Personally, I saw this historic tree in c.1952 when my folks stopped at Lincoln's birthplace during a family vacation. The NPS has a web page devoted to the tree here.

[Image: boundaryoak1.jpg]
This is amazing. Gives me chills in fact. Thanks!
Thanks so much for the photo and great story behind it. I wonder what they did with the wood when it was finally cut down.
(02-14-2015 05:11 PM)Anita Wrote: [ -> ]Thanks so much for the photo and great story behind it.
I second this! I love the idea to see a piece of nature that provides a link to former generations.
I would be surprised if pieces of the tree were not available for purchase.
Bill, I found that leaves and bark from the Boundary Oak were sold on e-Bay.
Roger: nice find. That framed item looks classy. Have you heard of the collector mention in the description? What are you thoughts on it? Other Forum members?
Bill, previously I had not heard of him, but in trying to find information I found that in 1956 he spoke to the Lincoln Club of Delaware on the topic of "Lincoln’s 1860 New England Merry-Go-Round, or Within Reach of the Brass ring of the Nomination."

Also, he is listed in the Collected Works of Abraham Lincoln as the owner of numerous Lincoln notes and letters to people.

Possibly Blaine will know about him.
Well the item looks nice but there's no way to authenticate it. Therein lies the problem.
Up until a dozen or so years ago, there was another famous tree associated with Mr. Lincoln and his family - the beautiful copper beech tree at Anderson/Lincoln Cottage. Lincoln and Tad and even Stanton and his son were said to have rested and/or played under and within its branches.

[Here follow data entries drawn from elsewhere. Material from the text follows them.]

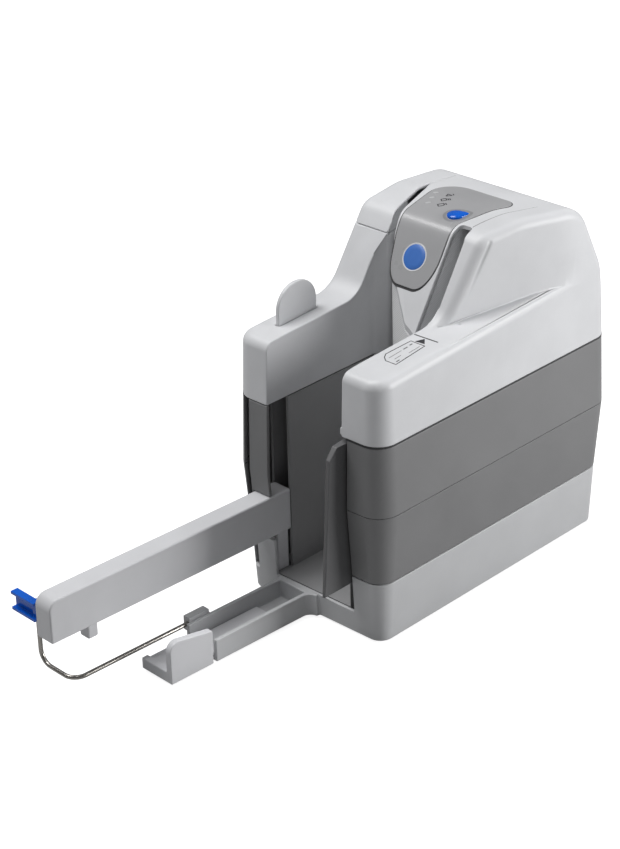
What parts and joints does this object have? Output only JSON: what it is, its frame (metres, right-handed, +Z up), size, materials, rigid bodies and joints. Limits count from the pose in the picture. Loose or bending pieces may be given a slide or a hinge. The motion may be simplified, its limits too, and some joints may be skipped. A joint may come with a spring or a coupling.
{
  "type": "cheque scanner",
  "caption": "Upright desk scanner for cheques and pages, with an open feed bay, pull-out tray, exit arm with a sliding wire stop, hinged rear cap and top button.",
  "frame": {"origin": "on the table under the middle of the outer box", "axes": "+Z up, +X from the tray end to the tall end, +Y from the front side to the rear side"},
  "size_m": [0.4142, 0.1594, 0.2479],
  "materials": {
    "cover_white": "fine satin",
    "base_grey": "fine satin",
    "band_grey": "fine texture",
    "flag_dark": "fine texture",
    "guide_grey": "smooth",
    "panel_grey": "satin",
    "signal_blue": "gloss",
    "lamp_clear": "gloss",
    "steel": "drawn wire",
    "foot_rubber": "matt",
    "roller_rubber": "matt",
    "roller_plastic": "smooth",
    "bar_black": "smooth",
    "clear_glass": "clear",
    "board_green": "solder mask",
    "belt_black": "matt"
  },
  "bodies": {
    "housing": {"base_housing": "base_grey", "lower_band": "band_grey", "upper_band": "band_grey", "main_cover": "cover_white", "rear_housing": "cover_white", "cap_hinge_pins": "steel", "track_floor": "guide_grey", "island_guide": "guide_grey", "outer_guide": "guide_grey", "entry_guide": "guide_grey", "end_post": "band_grey", "return_guide": "guide_grey", "bay_wall": "guide_grey", "bearing_plate": "steel", "separator_pin": "steel", "front_pinch_pin": "steel", "rear_pinch_pin": "steel", "motor": "steel", "drive_belt": "belt_black", "front_image_bar": "bar_black", "front_glass": "clear_glass", "island_image_bar": "bar_black", "island_glass": "clear_glass", "magnetic_head": "steel", "ink_cartridge": "bar_black", "ink_cradle": "roller_plastic", "circuit_board": "board_green", "power_inlet": "bar_black", "data_socket": "bar_black", "panel_board": "board_green", "control_panel": "panel_grey", "lamp_windows": "lamp_clear", "panel_badge": "signal_blue", "flag_pin": "steel", "exit_arm": "base_grey", "wire_guide": "base_grey", "rear_tab": "cover_white", "rubber_feet": "foot_rubber", "base_screws": "steel"},
    "cap": {"rear_cap": "cover_white"},
    "flag": {"mouth_flag": "flag_dark"},
    "tray_end": {"tray_extension": "base_grey"},
    "stop": {"stop_wire": "steel", "document_stop": "signal_blue"},
    "button": {"feed_button": "signal_blue"},
    "feed_drive": {"feed_shaft": "roller_plastic", "feed_tyres": "roller_rubber"},
    "front_drive": {"front_drive_shaft": "roller_plastic", "front_drive_tyres": "roller_rubber"},
    "rear_drive": {"rear_drive_shaft": "roller_plastic", "rear_drive_tyres": "roller_rubber"},
    "separator": {"separator_roller": "roller_rubber"},
    "front_pinch": {"front_pinch_roller": "roller_plastic"},
    "rear_pinch": {"rear_pinch_roller": "roller_plastic"},
    "motor_rotor": {"motor_pulley": "roller_plastic"}
  },
  "joints": [
    {"name": "cap_hinge", "type": "hinge", "parent": "housing", "child": "cap", "pos_m": [0.12714, 0.04817, 0.2292], "axis": [-1, 0, 0], "range_deg": [0, 95]},
    {"name": "flag_hinge", "type": "hinge", "parent": "housing", "child": "flag", "pos_m": [-0.01786, -0.04623, 0.09], "axis": [0, 0, -1], "range_deg": [0, 50], "stiffness_Nm_per_rad": 0.02, "springref_deg": -11.46},
    {"name": "tray_slide", "type": "slide", "parent": "housing", "child": "tray_end", "axis": [-0.9988, 0.0485, 0], "range_m": [0, 0.05]},
    {"name": "stop_slide", "type": "slide", "parent": "housing", "child": "stop", "axis": [0.9988, -0.0485, 0], "range_m": [0, 0.055]},
    {"name": "button_press", "type": "slide", "parent": "housing", "child": "button", "axis": [0, 0, -1], "range_m": [0, 0.001], "stiffness_N_per_m": 800, "springref_m": -0.001},
    {"name": "feed_spin", "type": "hinge", "parent": "housing", "child": "feed_drive", "pos_m": [0.08914, -0.02893, 0.08], "axis": [0, 0, 1], "continuous": true},
    {"name": "front_drive_spin", "type": "hinge", "parent": "housing", "child": "front_drive", "pos_m": [0.12714, -0.02893, 0.08], "axis": [0, 0, 1], "continuous": true},
    {"name": "rear_drive_spin", "type": "hinge", "parent": "housing", "child": "rear_drive", "pos_m": [0.13714, 0.01597, 0.08], "axis": [0, 0, 1], "continuous": true},
    {"name": "separator_spin", "type": "hinge", "parent": "housing", "child": "separator", "pos_m": [0.08914, -0.04323, 0.08], "axis": [0, 0, 1], "continuous": true},
    {"name": "front_pinch_spin", "type": "hinge", "parent": "housing", "child": "front_pinch", "pos_m": [0.12714, -0.04323, 0.08], "axis": [0, 0, 1], "continuous": true},
    {"name": "rear_pinch_spin", "type": "hinge", "parent": "housing", "child": "rear_pinch", "pos_m": [0.13714, 0.03027, 0.08], "axis": [0, 0, 1], "continuous": true},
    {"name": "motor_spin", "type": "hinge", "parent": "housing", "child": "motor_rotor", "pos_m": [0.18664, -0.03033, 0.08], "axis": [0, 0, 1], "continuous": true}
  ],
  "couplings": [
    {"joint": "front_drive_spin", "follows": "feed_spin", "ratio": 1},
    {"joint": "rear_drive_spin", "follows": "feed_spin", "ratio": 1},
    {"joint": "motor_spin", "follows": "feed_spin", "ratio": 1.3333},
    {"joint": "separator_spin", "follows": "feed_spin", "ratio": -1.3333},
    {"joint": "front_pinch_spin", "follows": "feed_spin", "ratio": -1.3333},
    {"joint": "rear_pinch_spin", "follows": "feed_spin", "ratio": -1.3333}
  ]
}
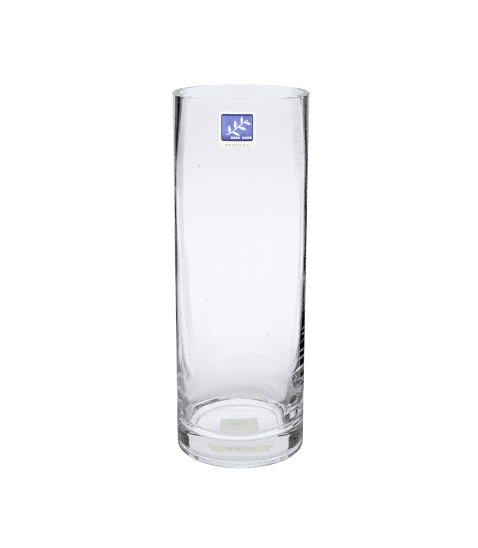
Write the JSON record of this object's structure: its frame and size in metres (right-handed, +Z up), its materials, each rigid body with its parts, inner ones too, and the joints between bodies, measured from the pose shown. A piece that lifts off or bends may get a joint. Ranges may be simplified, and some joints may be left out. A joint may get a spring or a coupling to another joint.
{
  "type": "glass cylinder vase",
  "caption": "Tall straight clear-glass cylinder vase with a flat ground rim, a heavy solid base and a label high on the front.",
  "frame": {"origin": "centre of the foot ring, on the surface the vase stands on", "axes": "+Z up along the vase's axis to the mouth; the labelled front faces -Y; +X to the right seen from the front"},
  "size_m": [0.09, 0.0903, 0.25],
  "materials": {
    "clear_glass": "polished",
    "label_white": "satin",
    "label_blue": "satin",
    "label_motif_white": "satin",
    "label_grey": "matte",
    "sticker_paper": "matte",
    "sticker_print": "matte"
  },
  "bodies": {
    "root": {"vase_body": "clear_glass", "label_backing": "label_white", "label_panel": "label_blue", "label_motif": "label_motif_white", "label_caption": "label_grey", "base_sticker": "sticker_paper", "base_sticker_print": "sticker_print"}
  },
  "joints": []
}
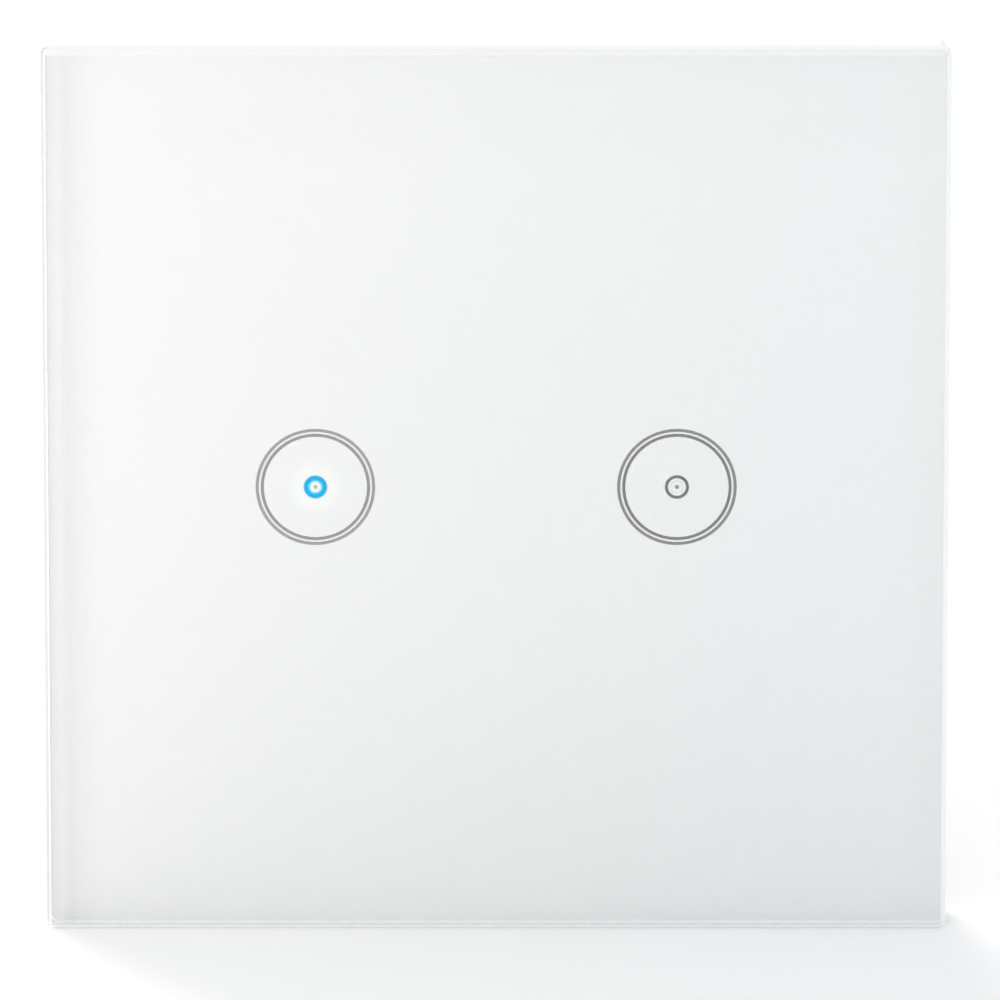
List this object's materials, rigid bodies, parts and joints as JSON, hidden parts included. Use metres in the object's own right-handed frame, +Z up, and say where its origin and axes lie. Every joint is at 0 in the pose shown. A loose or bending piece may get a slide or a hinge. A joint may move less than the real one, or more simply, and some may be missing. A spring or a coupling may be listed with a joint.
{
  "type": "smart light switch",
  "caption": "Square glass touch light switch for a round wall box: ring marks over sensing springs, clip-on touch unit, relay base with clamp terminals.",
  "frame": {"origin": "centre of the wall plane, midway between the box screws", "axes": "+X to the right and +Z up as seen from the room, +Y into the wall"},
  "size_m": [0.086, 0.033, 0.086],
  "materials": {
    "clear_glass": "polished",
    "white_print": "screen printed",
    "grey_print": "screen printed",
    "window_print": "translucent print",
    "tape": "foam tape",
    "white_plastic": "fine moulded",
    "touch_board_lacquer": "white solder mask",
    "power_board_lacquer": "green solder mask",
    "screw_steel": "zinc plated",
    "spring_steel": "plated wire",
    "lamp": "moulded lamp",
    "light_guide": "clear moulded",
    "black_plastic": "moulded",
    "shield_metal": "tinned sheet",
    "module_lacquer": "blue solder mask",
    "pin_metal": "gold flashed",
    "plate_steel": "zinc plated sheet",
    "housing_plastic": "flame retardant moulding",
    "terminal_plastic": "moulded",
    "contact_brass": "plated",
    "cage_metal": "nickel plated",
    "relay_plastic": "moulded",
    "bobbin_plastic": "moulded",
    "copper_wire": "enamelled copper",
    "soft_iron": "nickel plated",
    "contact_spring": "bronze strip on plated iron",
    "ferrite": "ground ferrite",
    "tape_yellow": "polyester tape",
    "capacitor_sleeve": "shrunk sleeve",
    "box_yellow": "potted box",
    "varistor_coat": "dipped coat",
    "resistor_coat": "fired coat"
  },
  "bodies": {
    "base": {"bridge_rectifier": "black_plastic", "bulk_capacitors": "capacitor_sleeve", "contact_bars": "contact_brass", "fuse_resistor": "resistor_coat", "housing_lid": "housing_plastic", "housing_screws": "screw_steel", "lid_screws": "screw_steel", "mounting_plate": "plate_steel", "power_board": "power_board_lacquer", "rear_housing": "housing_plastic", "relay_left_base": "black_plastic", "relay_left_bobbin": "bobbin_plastic", "relay_left_cover": "relay_plastic", "relay_left_fixed_contact": "contact_brass", "relay_left_winding": "copper_wire", "relay_left_yoke": "soft_iron", "relay_right_base": "black_plastic", "relay_right_bobbin": "bobbin_plastic", "relay_right_cover": "relay_plastic", "relay_right_fixed_contact": "contact_brass", "relay_right_winding": "copper_wire", "relay_right_yoke": "soft_iron", "socket_header": "black_plastic", "suppression_capacitor": "box_yellow", "terminal_block": "terminal_plastic", "transformer_core": "ferrite", "transformer_winding": "tape_yellow", "varistor": "varistor_coat"},
    "front_panel": {"glass_panel": "clear_glass", "panel_print": "white_print", "touch_ring_marks": "grey_print", "light_window_left": "window_print", "light_window_right": "window_print", "adhesive_frame": "tape", "panel_frame": "white_plastic", "touch_board": "touch_board_lacquer", "touch_board_screws": "screw_steel", "touch_spring_left": "spring_steel", "touch_spring_right": "spring_steel", "indicator_led_left": "lamp", "indicator_led_right": "lamp", "light_guide_left": "light_guide", "light_guide_right": "light_guide", "plug_header_strip": "black_plastic", "plug_header_pins": "pin_metal", "wifi_module_board": "module_lacquer", "wifi_module_shield": "shield_metal", "touch_controller_chip": "black_plastic"},
    "relay_left_armature": {"relay_left_armature": "contact_spring"},
    "relay_right_armature": {"relay_right_armature": "contact_spring"},
    "terminal_screw_1": {"terminal_screw_1": "screw_steel"},
    "terminal_cage_1": {"terminal_cage_1": "cage_metal"},
    "terminal_screw_2": {"terminal_screw_2": "screw_steel"},
    "terminal_cage_2": {"terminal_cage_2": "cage_metal"},
    "terminal_screw_3": {"terminal_screw_3": "screw_steel"},
    "terminal_cage_3": {"terminal_cage_3": "cage_metal"},
    "terminal_screw_4": {"terminal_screw_4": "screw_steel"},
    "terminal_cage_4": {"terminal_cage_4": "cage_metal"}
  },
  "joints": [
    {"name": "panel_pull", "type": "slide", "parent": "base", "child": "front_panel", "axis": [0, -1, 0], "range_m": [0, 0.02]},
    {"name": "relay_left_swing", "type": "hinge", "parent": "base", "child": "relay_left_armature", "pos_m": [-0.0165, 0.019, -0.0024], "axis": [1, 0, 0], "range_deg": [0, 3.3], "stiffness_Nm_per_rad": 0.002, "springref_deg": -5.73},
    {"name": "relay_right_swing", "type": "hinge", "parent": "base", "child": "relay_right_armature", "pos_m": [0.0165, 0.019, -0.0024], "axis": [1, 0, 0], "range_deg": [0, 3.3], "stiffness_Nm_per_rad": 0.002, "springref_deg": -5.73},
    {"name": "terminal_1_turn", "type": "hinge", "parent": "base", "child": "terminal_screw_1", "pos_m": [-0.0105, 0.0212, -0.0185], "axis": [0, -1, 0], "range_deg": [0, 1800]},
    {"name": "terminal_1_rise", "type": "slide", "parent": "base", "child": "terminal_cage_1", "axis": [0, 1, 0], "range_m": [0, 0.0025]},
    {"name": "terminal_2_turn", "type": "hinge", "parent": "base", "child": "terminal_screw_2", "pos_m": [-0.0035, 0.0212, -0.0185], "axis": [0, -1, 0], "range_deg": [0, 1800]},
    {"name": "terminal_2_rise", "type": "slide", "parent": "base", "child": "terminal_cage_2", "axis": [0, 1, 0], "range_m": [0, 0.0025]},
    {"name": "terminal_3_turn", "type": "hinge", "parent": "base", "child": "terminal_screw_3", "pos_m": [0.0035, 0.0212, -0.0185], "axis": [0, -1, 0], "range_deg": [0, 1800]},
    {"name": "terminal_3_rise", "type": "slide", "parent": "base", "child": "terminal_cage_3", "axis": [0, 1, 0], "range_m": [0, 0.0025]},
    {"name": "terminal_4_turn", "type": "hinge", "parent": "base", "child": "terminal_screw_4", "pos_m": [0.0105, 0.0212, -0.0185], "axis": [0, -1, 0], "range_deg": [0, 1800]},
    {"name": "terminal_4_rise", "type": "slide", "parent": "base", "child": "terminal_cage_4", "axis": [0, 1, 0], "range_m": [0, 0.0025]}
  ],
  "couplings": [
    {"joint": "terminal_1_turn", "follows": "terminal_1_rise", "rad_per_m": 12566},
    {"joint": "terminal_2_turn", "follows": "terminal_2_rise", "rad_per_m": 12566},
    {"joint": "terminal_3_turn", "follows": "terminal_3_rise", "rad_per_m": 12566},
    {"joint": "terminal_4_turn", "follows": "terminal_4_rise", "rad_per_m": 12566}
  ]
}
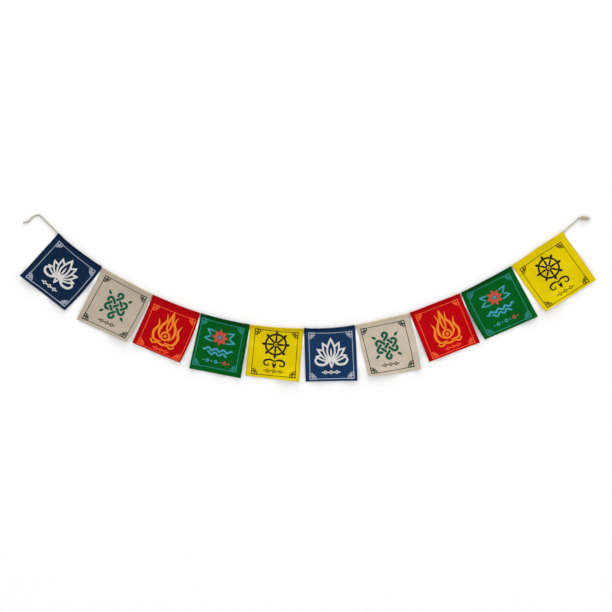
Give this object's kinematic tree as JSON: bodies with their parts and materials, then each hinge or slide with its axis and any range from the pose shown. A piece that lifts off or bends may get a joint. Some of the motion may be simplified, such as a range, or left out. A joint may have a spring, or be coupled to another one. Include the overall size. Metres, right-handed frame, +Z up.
{
  "type": "tibetan prayer flag string",
  "caption": "String of small square cotton prayer flags in five colours, sewn round a thin cord with loose ends, lying spread on a surface.",
  "frame": {"origin": "on the surface that the string lies on, in the middle of the box round the flags", "axes": "+X along the string from the first navy flag to the last yellow one, +Y from the flags' bottom edges to the cord, +Z up from the surface"},
  "size_m": [0.9592, 0.2792, 0.0055],
  "materials": {
    "navy_cotton": "matt plain-weave cotton, printed off-white",
    "beige_cotton": "matt unbleached plain-weave cotton, printed dark green",
    "red_cotton": "matt plain-weave cotton, printed orange",
    "green_cotton": "matt plain-weave cotton, printed light blue and coral red",
    "yellow_cotton": "matt plain-weave cotton, printed dark brown",
    "cotton_cord": "matt twisted natural cotton"
  },
  "bodies": {
    "root": {"flag_01": "navy_cotton", "flag_02": "beige_cotton", "flag_03": "red_cotton", "flag_04": "green_cotton", "flag_05": "yellow_cotton", "flag_06": "navy_cotton", "flag_07": "beige_cotton", "flag_08": "red_cotton", "flag_09": "green_cotton", "flag_10": "yellow_cotton", "cord_main": "cotton_cord", "cord_left_end": "cotton_cord", "cord_right_end": "cotton_cord", "cord_end_knot": "cotton_cord"}
  },
  "joints": []
}
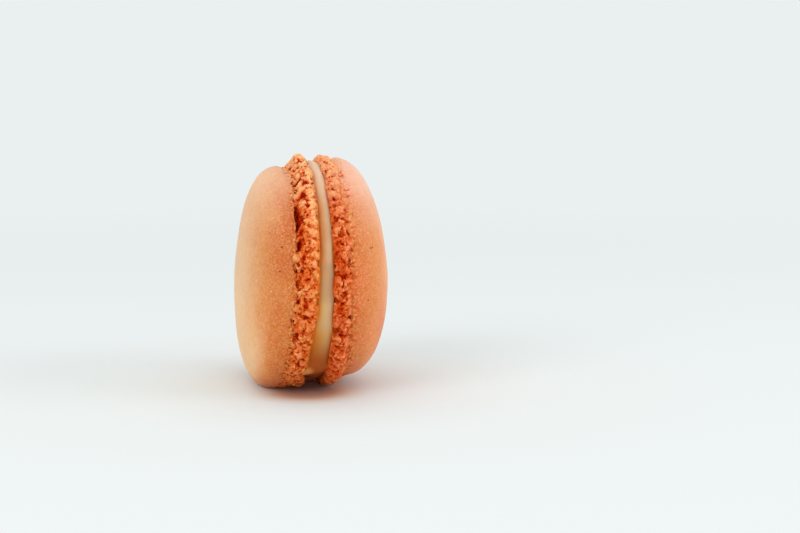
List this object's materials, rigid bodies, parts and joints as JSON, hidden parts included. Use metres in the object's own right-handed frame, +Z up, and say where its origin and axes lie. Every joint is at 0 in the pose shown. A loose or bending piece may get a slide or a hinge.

When it succumbed to Mother Nature and old age, however, tests were conducted and it was proven that the tree was old enough to have been there in Lincoln's time, but not old enough to have the size needed to provide shade and entertainment. Another Lincoln myth down the drain.

I was fortunate enough to have seen this wonderful tree before its demise, however, and it was truly magnificent.
At least it was old enough to have been there during Lincoln's day.